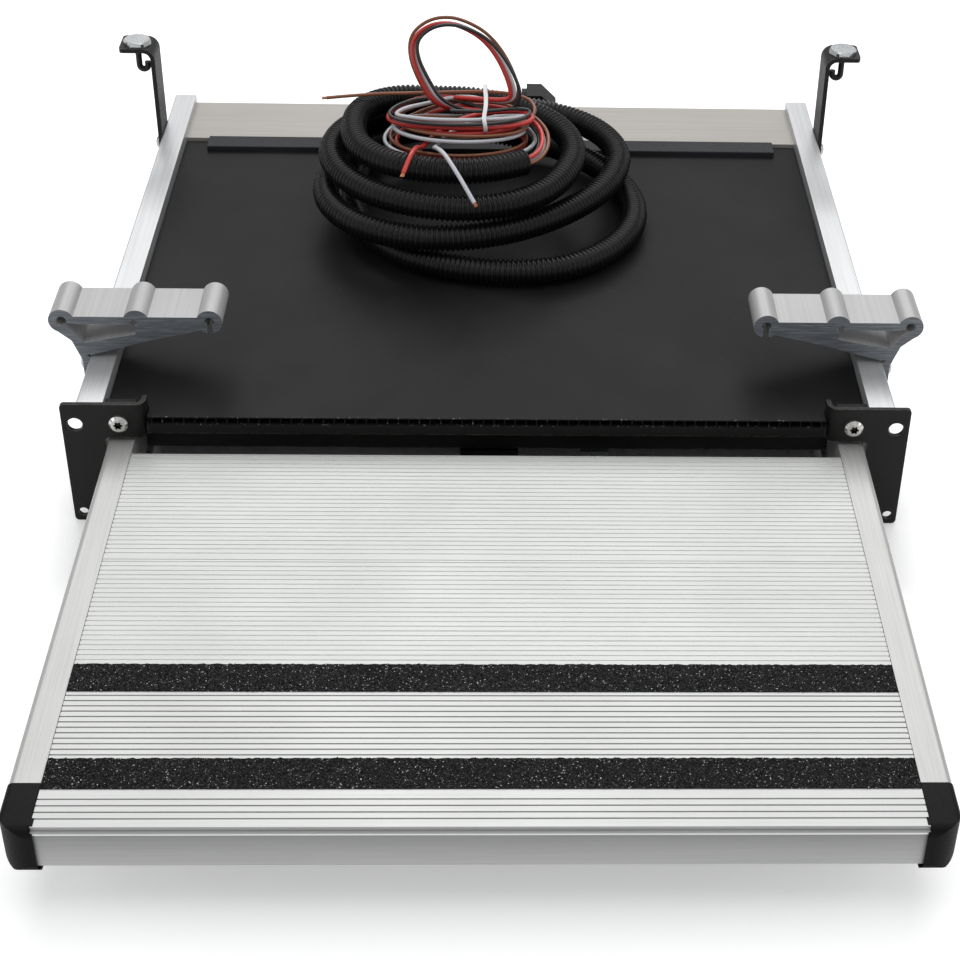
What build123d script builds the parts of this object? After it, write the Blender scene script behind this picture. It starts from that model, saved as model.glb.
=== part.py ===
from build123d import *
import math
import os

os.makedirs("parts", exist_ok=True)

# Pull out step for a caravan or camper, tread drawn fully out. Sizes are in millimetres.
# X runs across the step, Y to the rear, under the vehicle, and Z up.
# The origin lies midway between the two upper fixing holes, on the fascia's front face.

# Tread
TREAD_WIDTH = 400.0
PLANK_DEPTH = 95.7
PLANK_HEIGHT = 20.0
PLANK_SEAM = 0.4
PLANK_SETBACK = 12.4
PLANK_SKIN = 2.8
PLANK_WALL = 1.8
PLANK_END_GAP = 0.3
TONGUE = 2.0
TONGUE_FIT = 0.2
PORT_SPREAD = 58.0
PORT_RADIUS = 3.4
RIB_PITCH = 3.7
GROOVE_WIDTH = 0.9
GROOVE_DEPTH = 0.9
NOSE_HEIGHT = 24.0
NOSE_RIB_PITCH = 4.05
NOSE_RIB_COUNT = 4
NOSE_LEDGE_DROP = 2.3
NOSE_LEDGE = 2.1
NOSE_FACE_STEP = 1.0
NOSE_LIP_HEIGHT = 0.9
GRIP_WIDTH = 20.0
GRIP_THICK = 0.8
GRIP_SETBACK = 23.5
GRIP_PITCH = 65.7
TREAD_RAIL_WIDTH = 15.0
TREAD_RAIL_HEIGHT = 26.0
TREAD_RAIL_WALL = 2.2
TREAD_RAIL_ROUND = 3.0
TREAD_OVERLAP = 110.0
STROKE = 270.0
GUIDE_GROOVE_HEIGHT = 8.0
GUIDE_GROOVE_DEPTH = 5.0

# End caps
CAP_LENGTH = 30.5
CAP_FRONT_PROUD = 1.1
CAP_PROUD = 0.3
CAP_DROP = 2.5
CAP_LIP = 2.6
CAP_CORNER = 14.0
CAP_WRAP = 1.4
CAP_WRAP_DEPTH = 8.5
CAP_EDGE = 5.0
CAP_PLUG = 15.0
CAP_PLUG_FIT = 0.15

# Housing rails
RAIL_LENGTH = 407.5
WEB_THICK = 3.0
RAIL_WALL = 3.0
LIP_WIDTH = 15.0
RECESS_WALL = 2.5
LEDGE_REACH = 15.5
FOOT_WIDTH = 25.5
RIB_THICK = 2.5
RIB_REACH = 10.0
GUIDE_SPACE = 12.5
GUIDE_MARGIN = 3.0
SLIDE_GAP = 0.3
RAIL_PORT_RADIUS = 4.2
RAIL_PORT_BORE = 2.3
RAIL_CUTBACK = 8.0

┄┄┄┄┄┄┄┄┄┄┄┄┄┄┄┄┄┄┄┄

Reproduce the listing above word for word.

#### [Exercise solution]
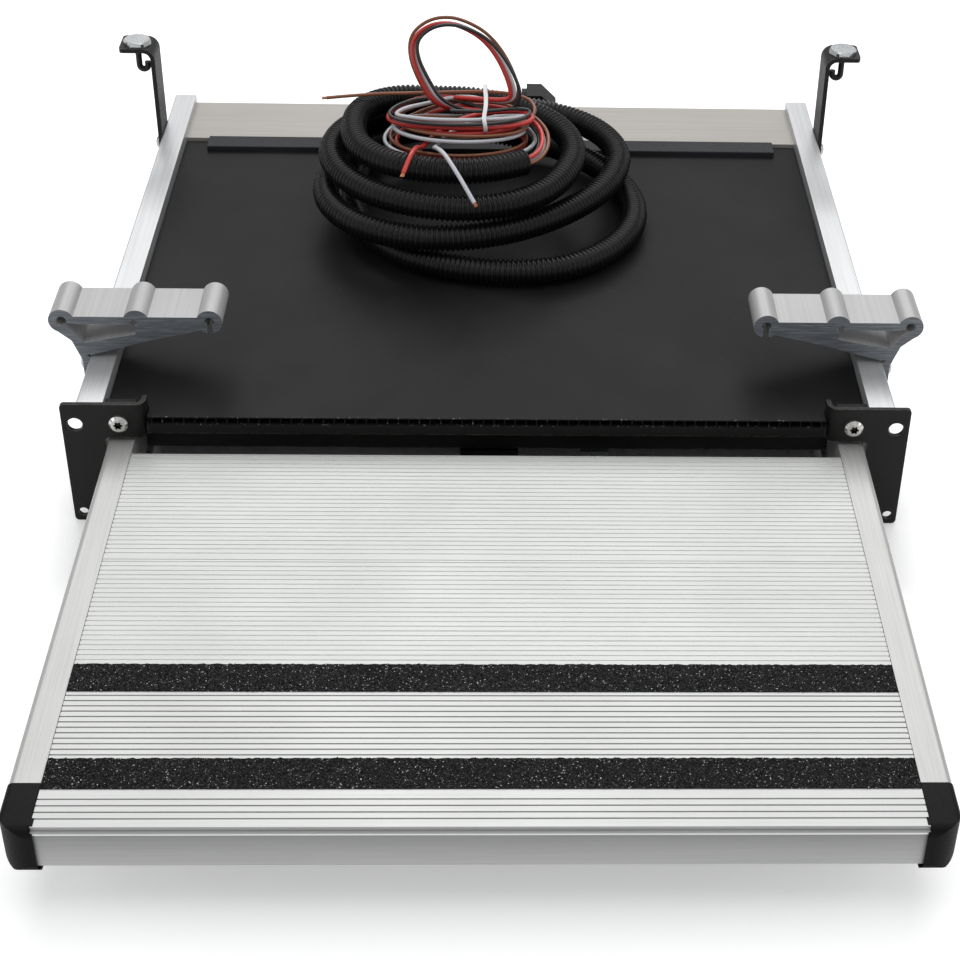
What build123d script builds the parts of this object? After it, write the Blender scene script behind this picture. It starts from that model, saved as model.glb.
=== part.py ===
from build123d import *
import math
import os

os.makedirs("parts", exist_ok=True)

# Pull out step for a caravan or camper, tread drawn fully out. Sizes are in millimetres.
# X runs across the step, Y to the rear, under the vehicle, and Z up.
# The origin lies midway between the two upper fixing holes, on the fascia's front face.

# Tread
TREAD_WIDTH = 400.0
PLANK_DEPTH = 95.7
PLANK_HEIGHT = 20.0
PLANK_SEAM = 0.4
PLANK_SETBACK = 12.4
PLANK_SKIN = 2.8
PLANK_WALL = 1.8
PLANK_END_GAP = 0.3
TONGUE = 2.0
TONGUE_FIT = 0.2
PORT_SPREAD = 58.0
PORT_RADIUS = 3.4
RIB_PITCH = 3.7
GROOVE_WIDTH = 0.9
GROOVE_DEPTH = 0.9
NOSE_HEIGHT = 24.0
NOSE_RIB_PITCH = 4.05
NOSE_RIB_COUNT = 4
NOSE_LEDGE_DROP = 2.3
NOSE_LEDGE = 2.1
NOSE_FACE_STEP = 1.0
NOSE_LIP_HEIGHT = 0.9
GRIP_WIDTH = 20.0
GRIP_THICK = 0.8
GRIP_SETBACK = 23.5
GRIP_PITCH = 65.7
TREAD_RAIL_WIDTH = 15.0
TREAD_RAIL_HEIGHT = 26.0
TREAD_RAIL_WALL = 2.2
TREAD_RAIL_ROUND = 3.0
TREAD_OVERLAP = 110.0
STROKE = 270.0
GUIDE_GROOVE_HEIGHT = 8.0
GUIDE_GROOVE_DEPTH = 5.0

# End caps
CAP_LENGTH = 30.5
CAP_FRONT_PROUD = 1.1
CAP_PROUD = 0.3
CAP_DROP = 2.5
CAP_LIP = 2.6
CAP_CORNER = 14.0
CAP_WRAP = 1.4
CAP_WRAP_DEPTH = 8.5
CAP_EDGE = 5.0
CAP_PLUG = 15.0
CAP_PLUG_FIT = 0.15

# Housing rails
RAIL_LENGTH = 407.5
WEB_THICK = 3.0
RAIL_WALL = 3.0
LIP_WIDTH = 15.0
RECESS_WALL = 2.5
LEDGE_REACH = 15.5
FOOT_WIDTH = 25.5
RIB_THICK = 2.5
RIB_REACH = 10.0
GUIDE_SPACE = 12.5
GUIDE_MARGIN = 3.0
SLIDE_GAP = 0.3
RAIL_PORT_RADIUS = 4.2
RAIL_PORT_BORE = 2.3
RAIL_CUTBACK = 8.0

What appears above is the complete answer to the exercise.